A United Kingdom group is calling on its supporters to write to Guyana and implore the authorities here to get rid of the death penalty altogether.
Death Watch International, located in London, England, announced on its website that it has its eyes on Guyana with a view to urging the government to abolish the death penalty.
The organisation has what it calls the ‘Bin it!’ campaign, which aims to add to international pressure on countries that retain the death penalty to consign it to the dustbin of history.
“Every month we target a different country. Our current focus is on Guyana in South America,” the website said. According to the organisation, Guyana is the only country in South America which retains the death penalty.
It noted that five people were sentenced to death in Guyana in 2007 – bringing the total on death row to just over 20. Further mention was made of the fact that Guyana voted against a recent United Nations’ resolution calling for a worldwide moratorium on the death penalty.
“Write to their Ambassador to the United Nations asking them to bin (“can”) the death penalty. And if you like, underline your message by including some rubbish (“trash”),” the organisation told its supporters.
It advised that persons email and attach some virtual rubbish. Supporters were asked to keep their messages “short and sweet” and not to be offensive as it would not help the organisation’s cause.
Death Watch International is a not-for-profit organisation which exists to help promote the campaign against the death penalty along with other groups around the world working towards the same goal.
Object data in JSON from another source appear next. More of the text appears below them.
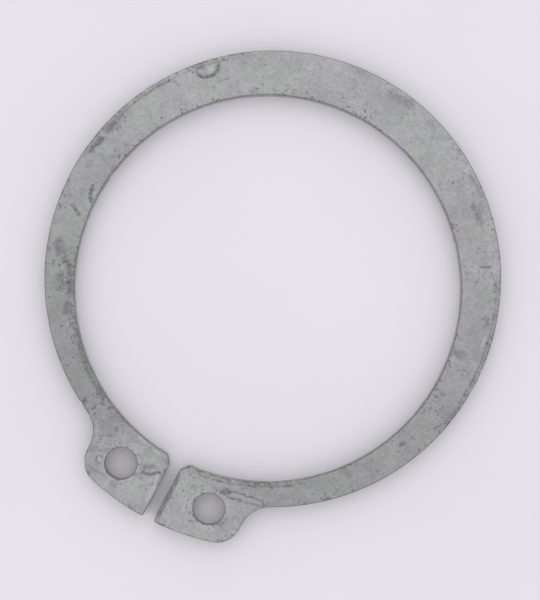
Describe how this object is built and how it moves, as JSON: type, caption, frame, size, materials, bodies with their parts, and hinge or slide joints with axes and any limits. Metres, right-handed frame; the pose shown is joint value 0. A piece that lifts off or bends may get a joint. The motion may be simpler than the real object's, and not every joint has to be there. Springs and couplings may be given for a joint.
{
  "type": "external retaining ring",
  "caption": "Flat external retaining ring of spring steel with an open gap and lugs with pliers holes; snaps into a shaft groove to hold a bearing or gear in place.",
  "frame": {"origin": "on the axis of the shaft that the ring grips, in the plane of the ring's underside", "axes": "+Z along the shaft, out of the ring's upper face; -Y towards the gap and the lugs; X across the gap, the plane X = 0 being the plane of symmetry"},
  "size_m": [0.038, 0.0415, 0.0015],
  "materials": {
    "coated_spring_steel": "satin"
  },
  "bodies": {
    "root": {"retaining_ring": "coated_spring_steel"}
  },
  "joints": []
}
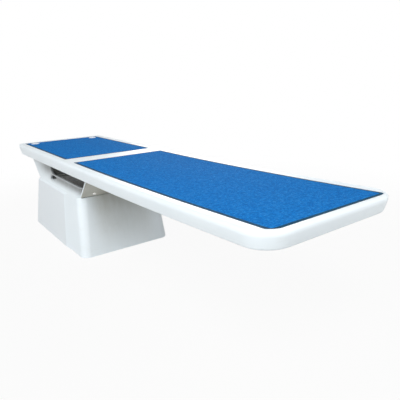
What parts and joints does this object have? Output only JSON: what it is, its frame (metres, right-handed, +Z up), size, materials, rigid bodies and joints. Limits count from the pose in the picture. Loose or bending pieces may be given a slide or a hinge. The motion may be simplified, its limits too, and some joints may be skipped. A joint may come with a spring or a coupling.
{
  "type": "pool diving platform",
  "caption": "Low fixed pool diving platform: a long rimmed board with blue grit treads on a hollow flared pedestal with a leaning front plate.",
  "frame": {"origin": "on the deck, under the middle of the board's length and width", "axes": "+X along the board to the end over the water, +Y to the board's left side, +Z up from the deck"},
  "size_m": [2, 0.5, 0.4646],
  "materials": {
    "white_gelcoat": "glossy gelcoat with faint mould waviness",
    "raw_laminate": "rough grey laminate",
    "blue_grit": "coarse non-slip grit, speckled",
    "timber": "plain sawn softwood",
    "black_rubber": "matt",
    "stainless_steel": "brushed",
    "galvanised_steel": "dull zinc"
  },
  "bodies": {
    "root": {"board_shell": "white_gelcoat", "board_base": "raw_laminate", "tread_rear": "blue_grit", "tread_front": "blue_grit", "cap_left": "white_gelcoat", "cap_right": "white_gelcoat", "stringer_left": "timber", "stringer_center": "timber", "stringer_right": "timber", "bolt_block_left": "timber", "bolt_block_right": "timber", "pedestal_shell": "white_gelcoat", "front_plate": "white_gelcoat", "gusset_left": "stainless_steel", "gusset_center": "stainless_steel", "gusset_right": "stainless_steel", "web_bolt_left": "stainless_steel", "web_bolt_center": "stainless_steel", "web_bolt_right": "stainless_steel", "web_nut_left": "stainless_steel", "web_nut_center": "stainless_steel", "web_nut_right": "stainless_steel", "foot_bolt_left": "stainless_steel", "foot_bolt_center": "stainless_steel", "foot_bolt_right": "stainless_steel", "board_screw_left": "stainless_steel", "board_screw_center": "stainless_steel", "board_screw_right": "stainless_steel", "rear_pad": "black_rubber", "front_pad": "black_rubber", "base_rail_left": "galvanised_steel", "base_rail_right": "galvanised_steel", "front_leg_left": "galvanised_steel", "front_leg_right": "galvanised_steel", "rear_leg_left": "galvanised_steel", "rear_leg_right": "galvanised_steel", "front_beam": "galvanised_steel", "rear_beam": "galvanised_steel", "rear_bracket_left": "galvanised_steel", "rear_bracket_right": "galvanised_steel", "rear_bolt_left": "galvanised_steel", "rear_bolt_right": "galvanised_steel", "rear_nut_left": "galvanised_steel", "rear_nut_right": "galvanised_steel", "bracket_bolt_left": "galvanised_steel", "bracket_bolt_right": "galvanised_steel", "anchor_stud_front_left": "stainless_steel", "anchor_stud_front_right": "stainless_steel", "anchor_stud_rear_left": "stainless_steel", "anchor_stud_rear_right": "stainless_steel", "anchor_nut_front_left": "stainless_steel", "anchor_nut_front_right": "stainless_steel", "anchor_nut_rear_left": "stainless_steel", "anchor_nut_rear_right": "stainless_steel"}
  },
  "joints": []
}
While there are around 30 persons on death row, Guyana has not enforced the death penalty since 1997. However, last year June Head of the Presidential Secretariat Dr Roger Luncheon had said that the government was committed to carrying out capital punishment, but had to find ways around the constitutional and other hurdles that have dogged the application of the law for almost a decade now. He said the administration had to work aggressively to address the problems preventing those on death row from being administered the death penalty.
“Our position is that the law of Guyana recognizes capital punishment. We have to abide by the law,” Luncheon said when asked what was the government’s position on the death penalty.
At the Georgetown Prison, the inmates on death row are housed in a separate cell block, which can accommodate a maximum of 30. Ideally, each inmate is housed in a separate cell and isolated from the general prison population under the strictest security regime at the facility.
Asked what some of the obstacles to the death penalty being enforced were, Luncheon had said there had been appeals on a variety of grounds both at the domestic and external levels.